There are two frames, $w$ and $u$ with $w<u$.

In $w$ the universe is $\{\mathtt a\}$ and all predicates are false.

In $u$ the universe is $\{\mathtt a,\mathtt b\}$, and $P(\mathtt a)$ and $Q(\mathtt b)$ are true.

Then both frames satisfy $(\exists x\,P(x)\to\exists x\,Q(x))$. But $\exists x\,(P(x)\to Q(x))$ is false in $w$, because it can only be true if $P(\mathtt a)\to Q(\mathtt a)$ is true in all worlds accessible from $w$, and it is false in $u$. Thus the original statement is not intuitionistically valid.

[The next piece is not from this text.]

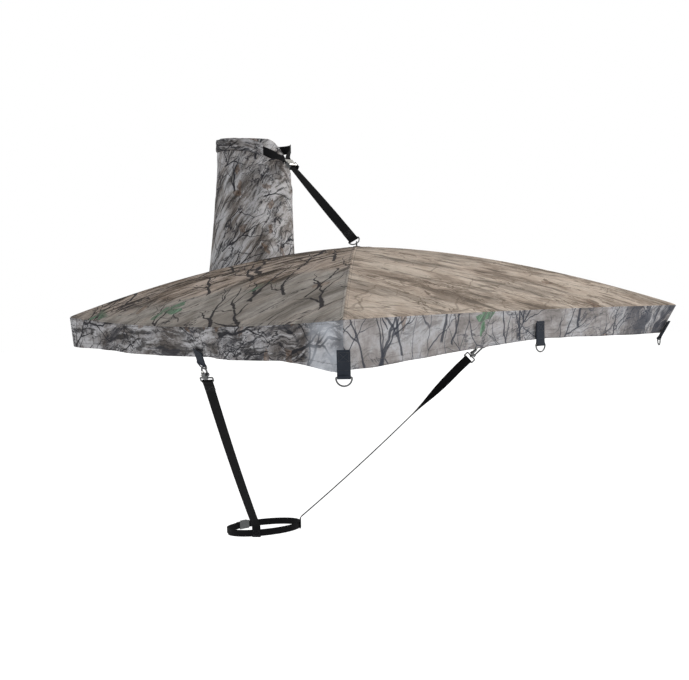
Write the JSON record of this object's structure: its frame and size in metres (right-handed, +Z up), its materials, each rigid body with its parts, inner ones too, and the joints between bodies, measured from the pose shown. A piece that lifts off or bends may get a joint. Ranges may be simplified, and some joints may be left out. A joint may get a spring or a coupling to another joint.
{
  "type": "tree stand canopy",
  "caption": "Camouflage fabric roof with a drop valance, strapped round a tree trunk above a stand and spread by four poles.",
  "frame": {"origin": "on the tree trunk's axis, level with the roof's rim", "axes": "+Z up along the trunk, -Y forward from the trunk to the roof's front edge, +X to the right seen from the front"},
  "size_m": [1.0762, 1.203, 1.1742],
  "materials": {
    "roof_cloth": "woven polyester with a bark and leaf camouflage print, matte",
    "valance_cloth": "woven polyester with a grayer bark and leaf camouflage print, matte",
    "hook_and_loop": "hook and loop closure tape, dull",
    "seam_tape": "folded woven seam tape, matte",
    "black_webbing": "woven black webbing, matte",
    "charcoal_webbing": "woven charcoal webbing, matte",
    "fibreglass": "black fibreglass rod, satin",
    "black_plastic": "moulded black plastic, satin",
    "dark_nickel": "dark nickel plated steel, satin",
    "zinc_plate": "bright zinc plated steel, satin"
  },
  "bodies": {
    "canopy": {"apex_patch": "roof_cloth", "apex_ring": "dark_nickel", "belt": "black_webbing", "belt_buckle_body": "dark_nickel", "belt_buckle_pin": "dark_nickel", "collar_buckle_body": "dark_nickel", "collar_buckle_pin": "dark_nickel", "collar_strap": "black_webbing", "corner_pocket_front_left": "black_webbing", "corner_pocket_front_right": "black_webbing", "corner_pocket_rear_left": "black_webbing", "corner_pocket_rear_right": "black_webbing", "eye_bolt": "dark_nickel", "eye_washer": "dark_nickel", "frame_hub": "black_plastic", "gore_front": "roof_cloth", "gore_left": "roof_cloth", "gore_rear": "roof_cloth", "gore_right": "roof_cloth", "hook_left_eye": "dark_nickel", "hook_right_eye": "dark_nickel", "pole_front_left": "fibreglass", "pole_front_right": "fibreglass", "pole_rear_left": "fibreglass", "pole_rear_right": "fibreglass", "rear_closure": "hook_and_loop", "ridge_tape_front_left": "seam_tape", "ridge_tape_front_right": "seam_tape", "ridge_tape_rear_left": "seam_tape", "ridge_tape_rear_right": "seam_tape", "ring_left": "dark_nickel", "ring_right": "dark_nickel", "sleeve_casing": "roof_cloth", "sleeve_closure": "hook_and_loop", "strap_left": "black_webbing", "strap_right": "black_webbing", "suspension_strap": "black_webbing", "tab_front_left": "charcoal_webbing", "tab_front_middle": "charcoal_webbing", "tab_front_right": "charcoal_webbing", "tab_left": "charcoal_webbing", "tab_right": "charcoal_webbing", "trunk_sleeve": "roof_cloth", "valance_front": "valance_cloth", "valance_left": "valance_cloth", "valance_rear_left": "valance_cloth", "valance_rear_right": "valance_cloth", "valance_right": "valance_cloth"},
    "ring_front_left": {"ring_front_left": "dark_nickel"},
    "ring_front_middle": {"ring_front_middle": "dark_nickel"},
    "ring_front_right": {"ring_front_right": "dark_nickel"},
    "hook_left": {"hook_left_body": "dark_nickel"},
    "hook_right": {"hook_right_body": "dark_nickel"},
    "gate_left": {"hook_left_gate": "dark_nickel"},
    "gate_right": {"hook_right_gate": "dark_nickel"},
    "collar_lever": {"collar_buckle_lever": "zinc_plate"},
    "belt_lever": {"belt_buckle_lever": "zinc_plate"}
  },
  "joints": [
    {"name": "ring_front_left_swing", "type": "hinge", "parent": "canopy", "child": "ring_front_left", "pos_m": [-0.53318, -1.05818, -0.1045], "axis": [0.7071, -0.7071, 0], "range_deg": [-148, 95]},
    {"name": "ring_front_middle_swing", "type": "hinge", "parent": "canopy", "child": "ring_front_middle", "pos_m": [0.01, -1.06, -0.0715], "axis": [1, 0, 0], "range_deg": [-148, 90]},
    {"name": "ring_front_right_swing", "type": "hinge", "parent": "canopy", "child": "ring_front_right", "pos_m": [0.50093, -1.02593, -0.08241], "axis": [0.7071, 0.7071, 0], "range_deg": [-115, 90]},
    {"name": "hook_left_swivel", "type": "hinge", "parent": "canopy", "child": "hook_left", "pos_m": [-0.44806, -0.43713, -0.14088], "axis": [-0.5262, -0.5145, 0.677], "range_deg": [-25, 25]},
    {"name": "hook_right_swivel", "type": "hinge", "parent": "canopy", "child": "hook_right", "pos_m": [0.44806, -0.43713, -0.14088], "axis": [0.5262, -0.5145, 0.677], "range_deg": [-25, 25]},
    {"name": "gate_left_slide", "type": "slide", "parent": "hook_left", "child": "gate_left", "axis": [0.5262, 0.5145, -0.677], "range_m": [0, 0.007], "stiffness_N_per_m": 300, "springref_m": -0.005},
    {"name": "gate_right_slide", "type": "slide", "parent": "hook_right", "child": "gate_right", "axis": [-0.5262, 0.5145, -0.677], "range_m": [0, 0.007], "stiffness_N_per_m": 300, "springref_m": -0.005},
    {"name": "collar_lever_lift", "type": "hinge", "parent": "canopy", "child": "collar_lever", "pos_m": [0, -0.19064, 0.41063], "axis": [1, 0, 0], "range_deg": [0, 60], "stiffness_Nm_per_rad": 0.02, "springref_deg": -17.19},
    {"name": "belt_lever_lift", "type": "hinge", "parent": "canopy", "child": "belt_lever", "pos_m": [0, 0.1136, -0.65484], "axis": [0, 0, -1], "range_deg": [0, 60], "stiffness_Nm_per_rad": 0.02, "springref_deg": -17.19}
  ]
}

I'm quite sure it doesn't hold intuitionistically. Imagine the Heyting algebra containing $\bot$, $\top$ and four other elements, namely two incomparable elements $V$ and $M$ together with $V \wedge M$ and $V \vee M$. Assume a universe of discourse with precisely two elements $a$ and $b$, and let the truth value of $P(a)$ and $P(b)$ be $V \vee M$, while letting the truth value of $Q(a)$ be $V$ and the truth value of $Q(b)$ be $M$. Then in that model the truth value of $\exists{x} P(x) \rightarrow \exists{x} Q(x)$ is the truth value of $V \vee M \rightarrow V \vee M$, i.e., $\top$. On the other hand, there the truth value of $\exists x(P(x) \rightarrow Q(x))$ is the truth value of $((V \vee M) \rightarrow M) \vee ((V \vee M) \rightarrow V)$, which is the truth value $V \vee M$.

The Heyting algebra I mention is actually important, I think, as the algebra of truth values if you want to allow both assertable, very silly atomic statements (corresponding to V) and unassertable, moderately silly atomic statements (corresponding to M), as I am doing in my research. If you throw away the truth value $\bot$ from the six-element Heyting algebra I mentioned (so $V \wedge M$ becomes the smallest element), you'd get a five-element Heyting algebra that also would work to give a counterexample, but the latter mostly seems less natural to me.